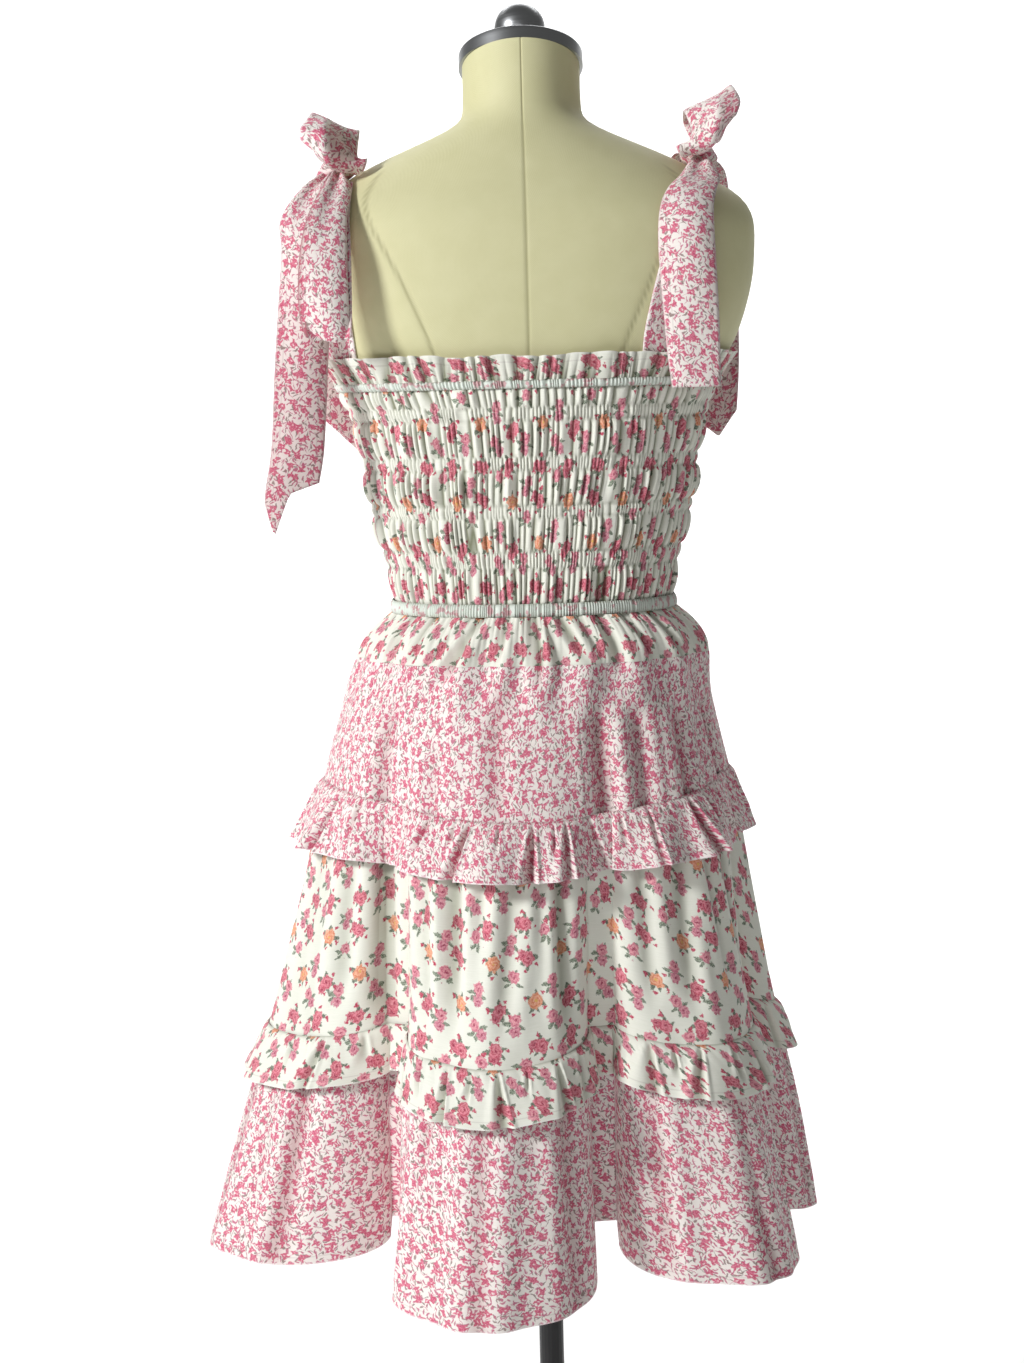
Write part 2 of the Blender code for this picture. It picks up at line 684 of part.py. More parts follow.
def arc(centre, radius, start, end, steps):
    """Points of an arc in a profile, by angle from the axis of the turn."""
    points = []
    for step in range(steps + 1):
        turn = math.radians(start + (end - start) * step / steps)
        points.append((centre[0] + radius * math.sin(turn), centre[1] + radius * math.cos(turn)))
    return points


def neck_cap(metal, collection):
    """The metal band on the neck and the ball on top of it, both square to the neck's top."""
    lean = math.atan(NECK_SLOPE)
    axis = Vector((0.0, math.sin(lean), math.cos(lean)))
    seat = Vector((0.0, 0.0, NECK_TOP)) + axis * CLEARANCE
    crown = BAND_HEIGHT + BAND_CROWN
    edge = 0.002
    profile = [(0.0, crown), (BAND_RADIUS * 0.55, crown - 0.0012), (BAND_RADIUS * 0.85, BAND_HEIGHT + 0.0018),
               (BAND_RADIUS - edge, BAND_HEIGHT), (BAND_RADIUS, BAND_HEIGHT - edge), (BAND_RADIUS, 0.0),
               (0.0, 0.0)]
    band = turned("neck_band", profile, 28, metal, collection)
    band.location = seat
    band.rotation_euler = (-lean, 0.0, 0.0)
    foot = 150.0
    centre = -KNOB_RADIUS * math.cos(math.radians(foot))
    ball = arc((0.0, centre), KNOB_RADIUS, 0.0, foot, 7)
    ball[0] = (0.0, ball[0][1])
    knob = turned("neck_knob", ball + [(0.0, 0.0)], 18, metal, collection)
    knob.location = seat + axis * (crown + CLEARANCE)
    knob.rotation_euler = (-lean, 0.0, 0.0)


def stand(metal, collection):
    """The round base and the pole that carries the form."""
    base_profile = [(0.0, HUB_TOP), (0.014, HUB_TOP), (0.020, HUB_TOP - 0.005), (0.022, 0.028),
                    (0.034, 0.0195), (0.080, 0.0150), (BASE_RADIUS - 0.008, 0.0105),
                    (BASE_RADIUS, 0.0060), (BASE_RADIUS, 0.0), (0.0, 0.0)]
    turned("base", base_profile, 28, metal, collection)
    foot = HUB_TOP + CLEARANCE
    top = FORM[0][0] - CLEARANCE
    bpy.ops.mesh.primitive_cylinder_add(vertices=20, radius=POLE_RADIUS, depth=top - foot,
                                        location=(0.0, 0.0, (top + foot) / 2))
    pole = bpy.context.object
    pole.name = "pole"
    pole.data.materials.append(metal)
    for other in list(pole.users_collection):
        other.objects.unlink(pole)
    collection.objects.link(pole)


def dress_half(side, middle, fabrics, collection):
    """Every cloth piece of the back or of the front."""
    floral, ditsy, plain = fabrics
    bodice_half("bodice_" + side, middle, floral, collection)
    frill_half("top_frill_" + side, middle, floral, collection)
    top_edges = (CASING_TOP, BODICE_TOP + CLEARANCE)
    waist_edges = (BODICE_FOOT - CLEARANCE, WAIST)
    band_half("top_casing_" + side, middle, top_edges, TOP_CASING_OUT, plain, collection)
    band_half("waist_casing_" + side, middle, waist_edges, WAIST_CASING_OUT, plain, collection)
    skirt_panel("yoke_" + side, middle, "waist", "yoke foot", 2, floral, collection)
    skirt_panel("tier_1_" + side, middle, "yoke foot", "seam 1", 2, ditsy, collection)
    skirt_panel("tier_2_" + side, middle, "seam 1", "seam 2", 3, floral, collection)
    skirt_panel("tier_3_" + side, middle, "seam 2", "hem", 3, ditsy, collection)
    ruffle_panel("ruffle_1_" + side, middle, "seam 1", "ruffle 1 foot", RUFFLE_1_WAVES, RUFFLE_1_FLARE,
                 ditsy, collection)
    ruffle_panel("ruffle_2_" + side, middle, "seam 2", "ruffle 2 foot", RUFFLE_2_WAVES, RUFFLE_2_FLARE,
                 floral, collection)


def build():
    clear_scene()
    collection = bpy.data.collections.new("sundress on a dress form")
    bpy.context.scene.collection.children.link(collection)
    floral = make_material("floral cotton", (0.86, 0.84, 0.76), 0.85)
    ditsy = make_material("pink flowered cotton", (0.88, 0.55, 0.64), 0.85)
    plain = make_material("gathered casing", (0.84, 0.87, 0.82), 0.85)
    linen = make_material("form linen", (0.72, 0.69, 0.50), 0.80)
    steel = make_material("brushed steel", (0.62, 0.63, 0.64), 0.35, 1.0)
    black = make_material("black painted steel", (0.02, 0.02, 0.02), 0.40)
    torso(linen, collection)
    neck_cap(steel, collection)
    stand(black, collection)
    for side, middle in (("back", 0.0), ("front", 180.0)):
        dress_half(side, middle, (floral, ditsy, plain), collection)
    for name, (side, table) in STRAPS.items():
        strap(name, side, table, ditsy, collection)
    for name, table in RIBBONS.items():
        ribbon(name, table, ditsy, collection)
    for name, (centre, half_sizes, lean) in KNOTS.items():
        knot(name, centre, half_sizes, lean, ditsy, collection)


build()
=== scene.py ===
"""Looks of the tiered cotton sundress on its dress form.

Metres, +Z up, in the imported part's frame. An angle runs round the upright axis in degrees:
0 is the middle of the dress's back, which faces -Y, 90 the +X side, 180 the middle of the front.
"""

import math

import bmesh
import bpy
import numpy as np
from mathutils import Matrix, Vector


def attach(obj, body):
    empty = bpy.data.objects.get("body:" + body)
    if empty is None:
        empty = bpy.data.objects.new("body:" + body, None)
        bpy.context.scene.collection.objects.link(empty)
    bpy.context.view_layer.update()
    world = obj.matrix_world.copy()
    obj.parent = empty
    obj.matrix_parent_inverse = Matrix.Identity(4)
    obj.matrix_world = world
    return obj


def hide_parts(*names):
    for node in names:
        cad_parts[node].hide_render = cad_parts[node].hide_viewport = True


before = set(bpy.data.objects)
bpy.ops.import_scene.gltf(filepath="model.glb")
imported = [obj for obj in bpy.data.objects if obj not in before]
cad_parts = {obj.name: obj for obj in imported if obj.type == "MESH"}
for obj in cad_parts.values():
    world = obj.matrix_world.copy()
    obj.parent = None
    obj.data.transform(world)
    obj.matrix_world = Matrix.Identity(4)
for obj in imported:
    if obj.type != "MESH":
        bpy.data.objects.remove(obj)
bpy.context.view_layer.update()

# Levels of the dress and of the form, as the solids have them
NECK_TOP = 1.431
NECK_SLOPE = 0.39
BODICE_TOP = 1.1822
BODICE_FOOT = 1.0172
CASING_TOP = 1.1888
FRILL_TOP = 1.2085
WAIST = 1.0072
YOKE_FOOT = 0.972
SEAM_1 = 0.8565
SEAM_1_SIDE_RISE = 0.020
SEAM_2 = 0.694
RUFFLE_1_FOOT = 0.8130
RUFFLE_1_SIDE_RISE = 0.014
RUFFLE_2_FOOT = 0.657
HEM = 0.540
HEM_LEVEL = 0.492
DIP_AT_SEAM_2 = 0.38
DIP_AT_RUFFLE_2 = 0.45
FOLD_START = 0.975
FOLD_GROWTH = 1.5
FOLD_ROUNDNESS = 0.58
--
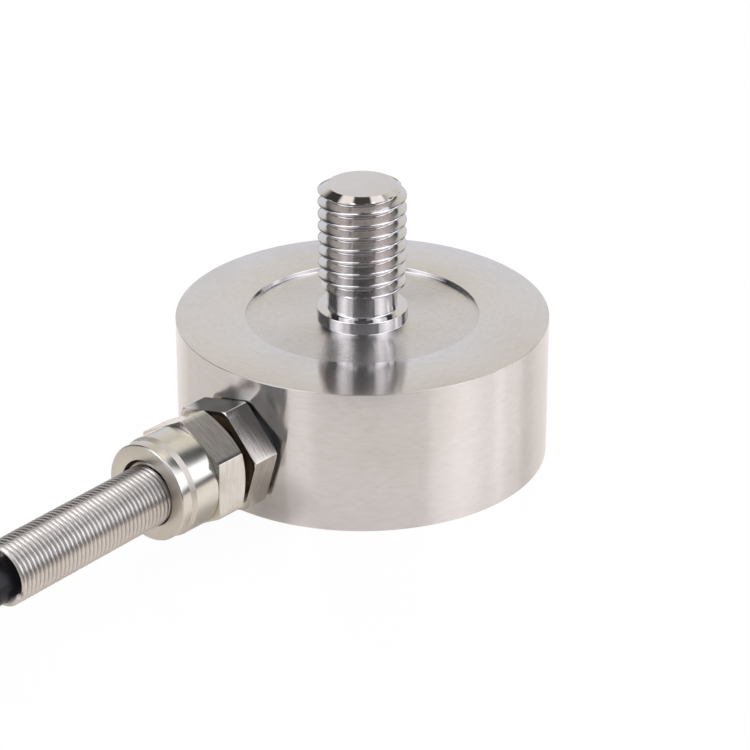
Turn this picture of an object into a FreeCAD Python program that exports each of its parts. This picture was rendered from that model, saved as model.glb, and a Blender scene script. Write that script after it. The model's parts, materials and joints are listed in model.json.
==
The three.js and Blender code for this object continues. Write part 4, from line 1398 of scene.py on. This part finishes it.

§ **STATED GOAL**
Extract verbatim only those lines that run from the line with "for side, middle" to the line with "in imported if", inclusive.

§ **EXERCISE RESULT**
    for side, middle in (("back", 0.0), ("front", 180.0)):
        dress_half(side, middle, (floral, ditsy, plain), collection)
    for name, (side, table) in STRAPS.items():
        strap(name, side, table, ditsy, collection)
    for name, table in RIBBONS.items():
        ribbon(name, table, ditsy, collection)
    for name, (centre, half_sizes, lean) in KNOTS.items():
        knot(name, centre, half_sizes, lean, ditsy, collection)


build()
=== scene.py ===
"""Looks of the tiered cotton sundress on its dress form.

Metres, +Z up, in the imported part's frame. An angle runs round the upright axis in degrees:
0 is the middle of the dress's back, which faces -Y, 90 the +X side, 180 the middle of the front.
"""

import math

import bmesh
import bpy
import numpy as np
from mathutils import Matrix, Vector


def attach(obj, body):
    empty = bpy.data.objects.get("body:" + body)
    if empty is None:
        empty = bpy.data.objects.new("body:" + body, None)
        bpy.context.scene.collection.objects.link(empty)
    bpy.context.view_layer.update()
    world = obj.matrix_world.copy()
    obj.parent = empty
    obj.matrix_parent_inverse = Matrix.Identity(4)
    obj.matrix_world = world
    return obj


def hide_parts(*names):
    for node in names:
        cad_parts[node].hide_render = cad_parts[node].hide_viewport = True


before = set(bpy.data.objects)
bpy.ops.import_scene.gltf(filepath="model.glb")
imported = [obj for obj in bpy.data.objects if obj not in before]
cad_parts = {obj.name: obj for obj in imported if obj.type == "MESH"}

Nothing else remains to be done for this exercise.